- GIVEN REQUEST -
Give the data again exactly, from its opening line through the line in which "sides of it." appears.

- DATA PROVIDED -
------------------------------

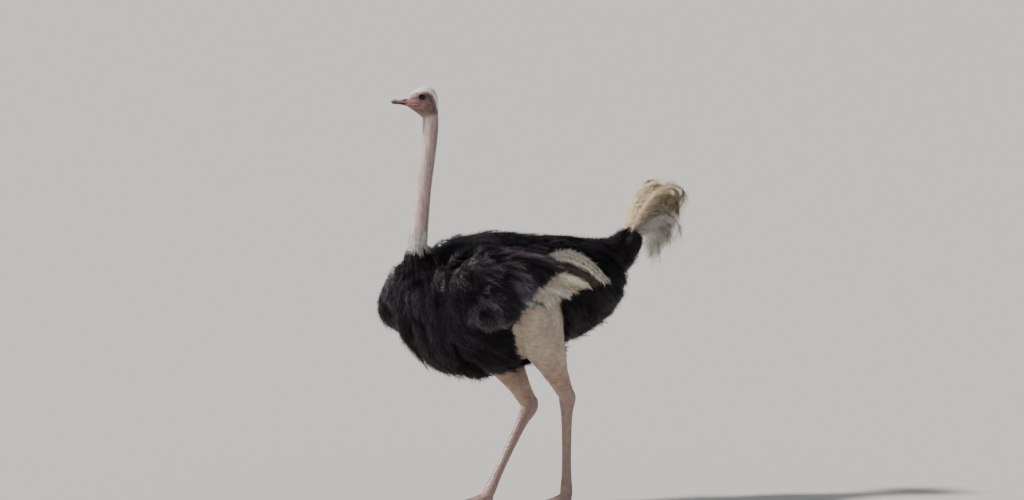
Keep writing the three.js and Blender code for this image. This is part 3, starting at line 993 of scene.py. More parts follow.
def feathered_out(coat, trail, up, half_width, hues, roots, look, rng):
    """Adds feathers to a coat: a shaft along each trail, and loose barbs on both sides of it.

    up holds the direction that each station faces, and roots each feather's place on the map.
    """
    count, stations = trail.shape[:2]
    barbs, joints, bunches = look.barbs, look.joints, look.bunches
    along = along_of(trail)
    shares = np.linspace(0, 1, stations)
    shaft = look.shaft * (1 - 0.75 * shares[:-1])
    centre = roots[:, None] + PATCH * np.stack([0 * shares, PATCH_USED * (shares - 0.5)], -1)
    shaft_hue = np.repeat(hues[:, None] * look.shaft_tone, stations, 1)
    across = unit(np.cross(up, along))[:, stations // 2]
    coat.add(trail, across, np.tile(shaft, (count, 1)), shaft_hue, centre, np.array([0.05 * PATCH, 0]), up)
    step = (np.arange(2 * barbs) // 2 + rng.random((count, 2 * barbs))) / barbs
    place = mix(look.bare, 0.985, step)
    hand = np.tile([1.0, -1.0], barbs)[None, :, None]
    base, ahead, normal = (at_shares(values, place) for values in (trail, along, up))
    outward = unit(np.cross(normal, ahead)) * hand
    bunch = np.minimum((place * bunches).astype(int), bunches - 1)

    def varied(low, high):
        """A random value for each barb, partly shared by the barbs of its bunch."""
        shared = rng.uniform(low, high, (count, 2, bunches))
        shared = shared[np.arange(count)[:, None], np.arange(2 * barbs) % 2, bunch]
        return mix(shared, rng.uniform(low, high, place.shape), look.single)

    angle = mix(look.open, 0.35, place) * varied(0.6, 1.35)
    vane = np.sin(math.pi * np.clip(0.12 + 0.86 * place, 0, 1)) ** look.blunt
    length = half_width[:, None] * vane / np.sin(angle) * varied(0.55, 1.3)
    fluff = look.fluff * varied(-0.5, 1.1)
    curl = look.curl * varied(0.2, 1.3)
    ends = np.linspace(0, 1, joints + 1)
    flat_up = normal - dot(normal, ahead) * ahead
    path = [base]
    for joint in range(joints):
        share = (joint + 0.5) / joints
        turned = angle * (1.3 - 0.75 * share)
        rise = fluff - curl * share**1.5 * 2
        heading = ahead * np.cos(turned)[..., None] + outward * np.sin(turned)[..., None]
        heading = heading * np.cos(rise)[..., None] + normal * np.sin(rise)[..., None]
        heading = heading + look.stray * rng.normal(size=heading.shape)
        heading = heading + hanging(normal) * look.droop * share
        path.append(path[-1] + unit(heading) * (length / joints)[..., None])
    path = np.stack(path, 2)
    roll = rng.uniform(-0.5, 0.5, place.shape)[..., None]
    flat = unit(np.cross(normal, path[:, :, 1] - base))
    across = unit(flat * np.cos(roll) + normal * np.sin(roll))
    lean = look.round * ends[:, None]
    facing = flat_up[..., None, :] + lean * outward[..., None, :] + 0.25 * lean * ahead[..., None, :]
    facing = facing + look.sparkle * rng.normal(size=facing.shape)
    taper = (1 - np.arange(joints) / joints) ** 0.7
    widths = look.barb_width * taper * rng.uniform(0.7, 1.3, (*place.shape, 1))
    tone = varied(0.55, 1.45)[..., None, None]
    # Painted highlight: barbs lighter, in a cool tint, towards their ends and the feather's end.
    tip_light = 1 + look.tip_light * ends[:, None] * place[..., None, None]
    # Painted light and shade: barbs that point up lighter, those that point down darker.
    tone = tone * np.maximum(1 + look.rim * outward[..., None, 2:], 0.3)
    barb_hues = hues[:, None, None] * tone * tip_light ** look.tip_tint
    spots = np.empty((*place.shape, joints + 1, 2))
    spots[..., 0] = roots[:, None, None, 0] + PATCH * PATCH_USED / 2 * hand * ends
    spots[..., 1] = (roots[:, None, 1] + PATCH * PATCH_USED * (place - 0.5))[..., None]
    path, across, widths, barb_hues, spots, facing = (
        values.reshape(-1, *values.shape[2:]) for values in (path, across, widths, barb_hues, spots, facing)
    )
    coat.add(path, across, widths, barb_hues, spots, np.array([0, 0.35 * PATCH / barbs]), facing)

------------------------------

- COMPLETED TASK -
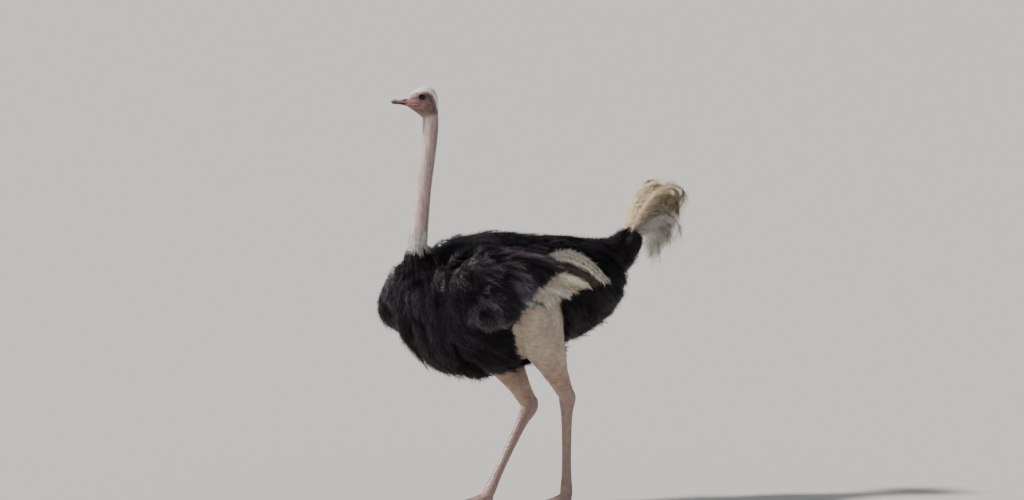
Keep writing the three.js and Blender code for this image. This is part 3, starting at line 993 of scene.py. More parts follow.
def feathered_out(coat, trail, up, half_width, hues, roots, look, rng):
    """Adds feathers to a coat: a shaft along each trail, and loose barbs on both sides of it.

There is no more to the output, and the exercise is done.